Saturday, October 6, 2018

Selia, Aku Bertanya Kembali Padamu



Udara mengering
Debu dan kabut melayang-layang
Langit bosan
Matahari pun terpejam dibuai malam

Dan waktu, pernahkah waktu menjadi tempat bertanya seperti kau yang selalu menjawab pertanyaan-pertanyaanku

Pada bulan yang kesekian, adalah waktu misi badai di atas angin besar digelar. Demikianlah aku dan kau menamai tarian perang mereka yang bersemayam di pucuk cemara itu. Aku tak tahu siapa mereka. Entah Pasukan Merah Mao? Atau mungkin Tentara Neohitler? Atau entah?

Yang jelas, pucuk cemara telah mereka cita-citakan sejak penjajahan angsa-angsa putih masa silam. Pucuk yang wanginya dapat tercium orang-orang utara sejauh ribuan kilometer jaraknya. Dan, misi mereka ialah jejak-jejak yang merongrong langkah antara sejarah dan muruah.

Maka, kau tak perlu heran betapa lembutnya mereka menarikan seorang ibu pedagang nasi siang hari pada sepotong bulan yang sakral. Mereka bagai tentara bayaran yang mendukung ibu itu. Sepuluh juta rupiah pun langsung mendarat di tangan sang ibu.

Tak perlu lama, mereka lahirkan plagiator remaja, yang kata pak Maman, seorang temanku, "Plagiator kok dibela?"

Oh, dibela!

Aku tertegun di balik tirai. Waktu seakan berderu. Mereka lantas membela penista-penista agama tertentu. Agama yang para pemeluknya begitu toleran di mana saja berada. Bahkan, ada kata-kata menyedihkan, "Tuhan tak perlu dibela." Jika demikian, di bawah Tuhan, maka presiden, raja, kaisar, atau sultan pun tak perlu dibela karena ia adalah penguasa tunggal yang perkasa. Tak perlu suara rakyat, tak perlu pajak, tak perlu apa-apa.

Dan beberapa hari lalu, terpampang di koran-koran, berita-berita televisi, dan media-media sosial sebuah kata, "persekusi". Kali ini aku harus bertanya padamu, Selia, "Adakah yang lebih luka daripada memersekusi seorang wanita?"

Terlebih ia seorang ibu yang hak bersuaranya dijamin undang-undang dasar di negaranya. Negara yang dipenuhi hamparan tanah subur dan air yang berpendaran kala cahaya bulan perak menyapanya.

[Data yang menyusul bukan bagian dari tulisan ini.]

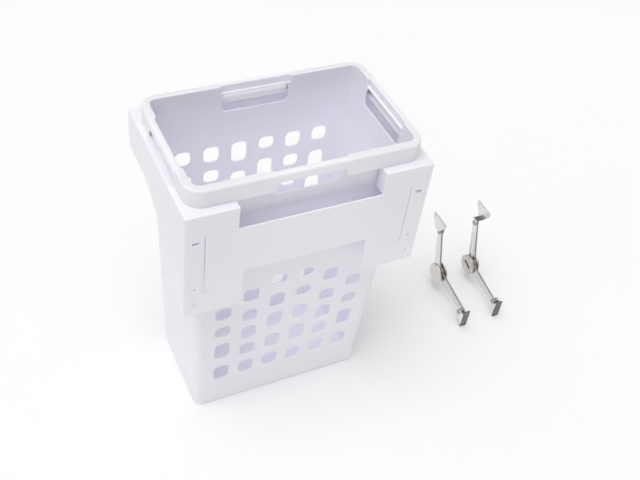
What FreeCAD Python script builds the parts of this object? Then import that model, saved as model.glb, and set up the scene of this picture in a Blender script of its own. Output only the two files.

Aku tak bisa membayangkan betapa luar biasa rusuh dan keruhnya jiwa mereka. Apakah pucuk cemara membuat manusia berubah? Ke mana harkat, ke mana martabat mereka? Kerusuhan dan kekeruhan mereka di luar nalar, di luar nurani, di luar segalanya. Mereka telah melampaui batas-batas dunia.

Oh, dunia.

Malam pun kian larut. Kuhirup udara kering. Angin kencang bermain-main di atas atap. Suara ribut, rusuh, dan amuk seng terkesan panik seperti manik-manik yang beterbangan mencari ranting. Dan kulihat lampu neon berkedipan di ujung gang sempit yang bersemak. Sedang ingatan-ingatan menggumpal menanti peristiwa yang akan datang.